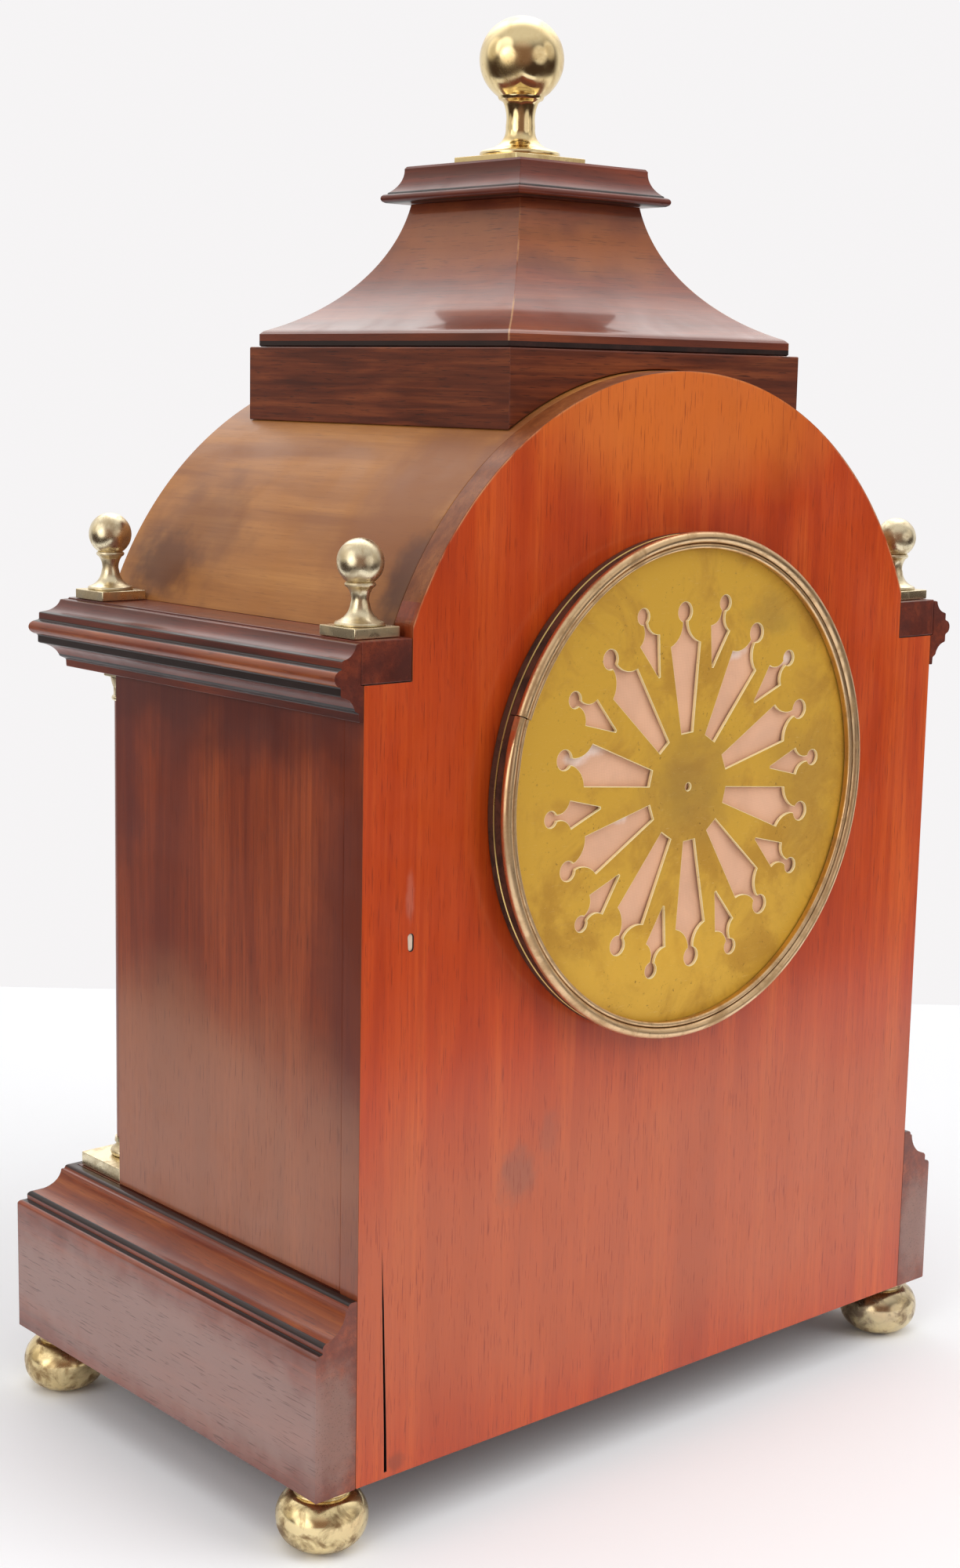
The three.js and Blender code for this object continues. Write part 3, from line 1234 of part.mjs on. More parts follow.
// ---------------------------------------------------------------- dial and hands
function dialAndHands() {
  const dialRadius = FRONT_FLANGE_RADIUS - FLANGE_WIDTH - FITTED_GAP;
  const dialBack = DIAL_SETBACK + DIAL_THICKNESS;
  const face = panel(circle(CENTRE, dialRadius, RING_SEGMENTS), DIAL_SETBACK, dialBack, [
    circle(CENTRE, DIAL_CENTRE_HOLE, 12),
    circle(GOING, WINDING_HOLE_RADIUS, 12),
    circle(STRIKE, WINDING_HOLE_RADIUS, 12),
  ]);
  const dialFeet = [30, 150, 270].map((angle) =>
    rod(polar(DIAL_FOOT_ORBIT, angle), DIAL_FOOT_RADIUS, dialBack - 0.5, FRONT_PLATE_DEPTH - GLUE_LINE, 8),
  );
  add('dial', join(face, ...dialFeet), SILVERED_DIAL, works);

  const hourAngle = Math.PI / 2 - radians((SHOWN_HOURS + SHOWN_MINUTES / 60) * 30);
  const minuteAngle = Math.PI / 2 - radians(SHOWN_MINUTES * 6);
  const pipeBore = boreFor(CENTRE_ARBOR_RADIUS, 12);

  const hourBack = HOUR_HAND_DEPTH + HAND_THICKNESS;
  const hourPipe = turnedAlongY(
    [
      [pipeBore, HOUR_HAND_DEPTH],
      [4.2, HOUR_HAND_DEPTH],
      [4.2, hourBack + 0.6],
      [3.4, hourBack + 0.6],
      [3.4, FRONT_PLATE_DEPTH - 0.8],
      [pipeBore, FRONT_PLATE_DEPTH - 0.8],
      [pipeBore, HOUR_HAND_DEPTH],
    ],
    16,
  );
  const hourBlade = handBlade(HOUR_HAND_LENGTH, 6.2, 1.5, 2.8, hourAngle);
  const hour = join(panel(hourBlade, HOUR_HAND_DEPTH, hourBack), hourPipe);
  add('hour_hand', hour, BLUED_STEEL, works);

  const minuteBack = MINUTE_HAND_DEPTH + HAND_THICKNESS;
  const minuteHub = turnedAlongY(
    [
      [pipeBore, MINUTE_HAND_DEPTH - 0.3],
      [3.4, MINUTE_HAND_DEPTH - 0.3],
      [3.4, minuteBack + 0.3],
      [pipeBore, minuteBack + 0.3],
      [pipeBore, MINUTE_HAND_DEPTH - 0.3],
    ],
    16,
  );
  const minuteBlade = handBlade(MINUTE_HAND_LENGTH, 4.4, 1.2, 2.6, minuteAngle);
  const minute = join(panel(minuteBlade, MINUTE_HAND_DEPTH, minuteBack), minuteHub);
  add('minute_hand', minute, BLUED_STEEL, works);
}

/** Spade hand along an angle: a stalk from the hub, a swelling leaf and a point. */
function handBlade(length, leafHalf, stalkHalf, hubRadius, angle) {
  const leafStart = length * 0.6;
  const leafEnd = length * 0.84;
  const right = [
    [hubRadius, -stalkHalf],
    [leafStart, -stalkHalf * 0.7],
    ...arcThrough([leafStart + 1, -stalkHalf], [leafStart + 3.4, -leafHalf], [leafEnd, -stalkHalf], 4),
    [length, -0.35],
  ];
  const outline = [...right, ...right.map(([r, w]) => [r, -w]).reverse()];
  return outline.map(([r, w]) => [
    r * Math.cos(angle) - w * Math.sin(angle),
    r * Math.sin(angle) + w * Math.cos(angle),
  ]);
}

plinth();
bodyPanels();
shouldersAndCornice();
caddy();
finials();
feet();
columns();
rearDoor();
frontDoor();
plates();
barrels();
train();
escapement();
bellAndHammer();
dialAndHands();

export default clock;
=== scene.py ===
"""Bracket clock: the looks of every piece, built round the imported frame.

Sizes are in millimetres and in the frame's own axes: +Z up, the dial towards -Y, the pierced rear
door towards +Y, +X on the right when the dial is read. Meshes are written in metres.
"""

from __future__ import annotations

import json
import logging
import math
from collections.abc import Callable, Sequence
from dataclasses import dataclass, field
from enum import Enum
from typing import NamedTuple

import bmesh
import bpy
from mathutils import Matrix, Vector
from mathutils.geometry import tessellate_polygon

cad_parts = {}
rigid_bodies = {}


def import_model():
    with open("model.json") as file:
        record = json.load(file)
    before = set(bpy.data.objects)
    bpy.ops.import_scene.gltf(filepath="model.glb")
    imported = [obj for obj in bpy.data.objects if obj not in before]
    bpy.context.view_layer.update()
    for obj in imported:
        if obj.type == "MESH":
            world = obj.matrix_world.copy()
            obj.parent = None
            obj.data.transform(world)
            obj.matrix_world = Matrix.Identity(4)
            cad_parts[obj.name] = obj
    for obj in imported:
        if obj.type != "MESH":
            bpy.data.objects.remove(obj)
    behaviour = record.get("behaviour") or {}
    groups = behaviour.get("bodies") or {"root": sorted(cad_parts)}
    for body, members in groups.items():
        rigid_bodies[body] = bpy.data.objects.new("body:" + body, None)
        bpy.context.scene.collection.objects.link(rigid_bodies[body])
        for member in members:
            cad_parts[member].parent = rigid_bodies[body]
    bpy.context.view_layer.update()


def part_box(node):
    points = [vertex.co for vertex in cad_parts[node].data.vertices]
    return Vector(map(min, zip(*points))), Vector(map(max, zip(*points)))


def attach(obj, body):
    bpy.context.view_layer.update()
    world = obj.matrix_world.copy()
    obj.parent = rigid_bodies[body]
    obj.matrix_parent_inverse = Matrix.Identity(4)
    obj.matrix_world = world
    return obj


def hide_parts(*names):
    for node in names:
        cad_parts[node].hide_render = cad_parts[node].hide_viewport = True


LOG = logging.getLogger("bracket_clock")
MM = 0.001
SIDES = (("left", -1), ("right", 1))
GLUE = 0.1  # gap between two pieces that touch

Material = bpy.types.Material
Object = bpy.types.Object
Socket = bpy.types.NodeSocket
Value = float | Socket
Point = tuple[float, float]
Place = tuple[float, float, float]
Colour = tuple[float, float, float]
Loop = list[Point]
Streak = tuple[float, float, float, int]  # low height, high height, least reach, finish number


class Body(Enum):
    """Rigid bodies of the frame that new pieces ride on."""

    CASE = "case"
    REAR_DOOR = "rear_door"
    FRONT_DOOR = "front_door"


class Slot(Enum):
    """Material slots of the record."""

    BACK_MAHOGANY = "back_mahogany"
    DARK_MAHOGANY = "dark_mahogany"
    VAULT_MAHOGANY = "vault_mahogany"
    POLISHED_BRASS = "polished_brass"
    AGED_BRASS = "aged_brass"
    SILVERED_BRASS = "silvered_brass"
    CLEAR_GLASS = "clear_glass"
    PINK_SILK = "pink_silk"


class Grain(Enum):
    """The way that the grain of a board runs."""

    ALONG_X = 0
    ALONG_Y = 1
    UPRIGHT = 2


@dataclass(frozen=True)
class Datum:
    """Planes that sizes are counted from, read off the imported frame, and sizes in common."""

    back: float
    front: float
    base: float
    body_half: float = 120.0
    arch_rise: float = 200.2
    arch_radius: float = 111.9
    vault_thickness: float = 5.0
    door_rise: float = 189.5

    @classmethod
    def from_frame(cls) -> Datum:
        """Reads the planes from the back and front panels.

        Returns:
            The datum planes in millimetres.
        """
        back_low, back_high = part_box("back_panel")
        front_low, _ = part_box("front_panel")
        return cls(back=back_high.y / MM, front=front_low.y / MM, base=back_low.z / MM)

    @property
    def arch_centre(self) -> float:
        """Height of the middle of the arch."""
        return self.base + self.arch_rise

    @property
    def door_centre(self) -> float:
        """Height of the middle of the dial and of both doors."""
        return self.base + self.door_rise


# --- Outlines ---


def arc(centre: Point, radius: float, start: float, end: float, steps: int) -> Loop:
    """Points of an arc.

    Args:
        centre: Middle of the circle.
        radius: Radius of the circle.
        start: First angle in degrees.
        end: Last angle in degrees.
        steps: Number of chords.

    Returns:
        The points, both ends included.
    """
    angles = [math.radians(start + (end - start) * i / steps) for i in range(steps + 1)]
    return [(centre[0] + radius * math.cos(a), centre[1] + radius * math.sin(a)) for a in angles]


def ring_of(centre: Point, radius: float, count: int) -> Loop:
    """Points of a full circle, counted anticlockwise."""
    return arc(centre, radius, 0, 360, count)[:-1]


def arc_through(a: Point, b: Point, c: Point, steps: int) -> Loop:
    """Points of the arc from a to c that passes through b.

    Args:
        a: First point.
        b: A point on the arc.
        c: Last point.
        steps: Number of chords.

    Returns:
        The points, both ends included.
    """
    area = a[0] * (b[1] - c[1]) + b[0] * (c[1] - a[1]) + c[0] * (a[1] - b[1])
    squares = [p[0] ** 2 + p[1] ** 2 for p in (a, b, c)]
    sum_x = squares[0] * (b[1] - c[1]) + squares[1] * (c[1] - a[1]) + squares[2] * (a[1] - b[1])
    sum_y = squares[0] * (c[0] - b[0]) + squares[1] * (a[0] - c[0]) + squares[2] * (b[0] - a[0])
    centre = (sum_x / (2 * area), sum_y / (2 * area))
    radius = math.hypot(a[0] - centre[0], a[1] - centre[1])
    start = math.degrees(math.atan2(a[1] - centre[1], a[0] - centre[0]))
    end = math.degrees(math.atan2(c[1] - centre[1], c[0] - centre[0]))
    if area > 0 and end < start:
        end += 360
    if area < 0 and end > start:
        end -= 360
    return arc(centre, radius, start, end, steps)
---
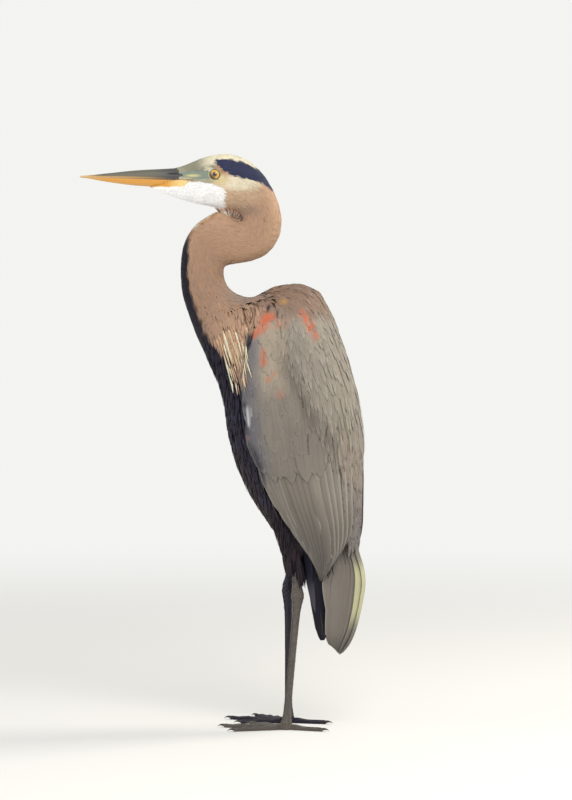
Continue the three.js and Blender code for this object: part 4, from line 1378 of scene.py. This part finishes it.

## EXERCISE TASK
Reproduce exactly the lines from the line with "const minuteBack = MINUTE_HAND_DEPTH" through the line with "imported = [obj", both end lines included, and only those lines.

## RESPONSE
  const minuteBack = MINUTE_HAND_DEPTH + HAND_THICKNESS;
  const minuteHub = turnedAlongY(
    [
      [pipeBore, MINUTE_HAND_DEPTH - 0.3],
      [3.4, MINUTE_HAND_DEPTH - 0.3],
      [3.4, minuteBack + 0.3],
      [pipeBore, minuteBack + 0.3],
      [pipeBore, MINUTE_HAND_DEPTH - 0.3],
    ],
    16,
  );
  const minuteBlade = handBlade(MINUTE_HAND_LENGTH, 4.4, 1.2, 2.6, minuteAngle);
  const minute = join(panel(minuteBlade, MINUTE_HAND_DEPTH, minuteBack), minuteHub);
  add('minute_hand', minute, BLUED_STEEL, works);
}

/** Spade hand along an angle: a stalk from the hub, a swelling leaf and a point. */
function handBlade(length, leafHalf, stalkHalf, hubRadius, angle) {
  const leafStart = length * 0.6;
  const leafEnd = length * 0.84;
  const right = [
    [hubRadius, -stalkHalf],
    [leafStart, -stalkHalf * 0.7],
    ...arcThrough([leafStart + 1, -stalkHalf], [leafStart + 3.4, -leafHalf], [leafEnd, -stalkHalf], 4),
    [length, -0.35],
  ];
  const outline = [...right, ...right.map(([r, w]) => [r, -w]).reverse()];
  return outline.map(([r, w]) => [
    r * Math.cos(angle) - w * Math.sin(angle),
    r * Math.sin(angle) + w * Math.cos(angle),
  ]);
}

plinth();
bodyPanels();
shouldersAndCornice();
caddy();
finials();
feet();
columns();
rearDoor();
frontDoor();
plates();
barrels();
train();
escapement();
bellAndHammer();
dialAndHands();

export default clock;
=== scene.py ===
"""Bracket clock: the looks of every piece, built round the imported frame.

Sizes are in millimetres and in the frame's own axes: +Z up, the dial towards -Y, the pierced rear
door towards +Y, +X on the right when the dial is read. Meshes are written in metres.
"""

from __future__ import annotations

import json
import logging
import math
from collections.abc import Callable, Sequence
from dataclasses import dataclass, field
from enum import Enum
from typing import NamedTuple

import bmesh
import bpy
from mathutils import Matrix, Vector
from mathutils.geometry import tessellate_polygon

cad_parts = {}
rigid_bodies = {}


def import_model():
    with open("model.json") as file:
        record = json.load(file)
    before = set(bpy.data.objects)
    bpy.ops.import_scene.gltf(filepath="model.glb")
    imported = [obj for obj in bpy.data.objects if obj not in before]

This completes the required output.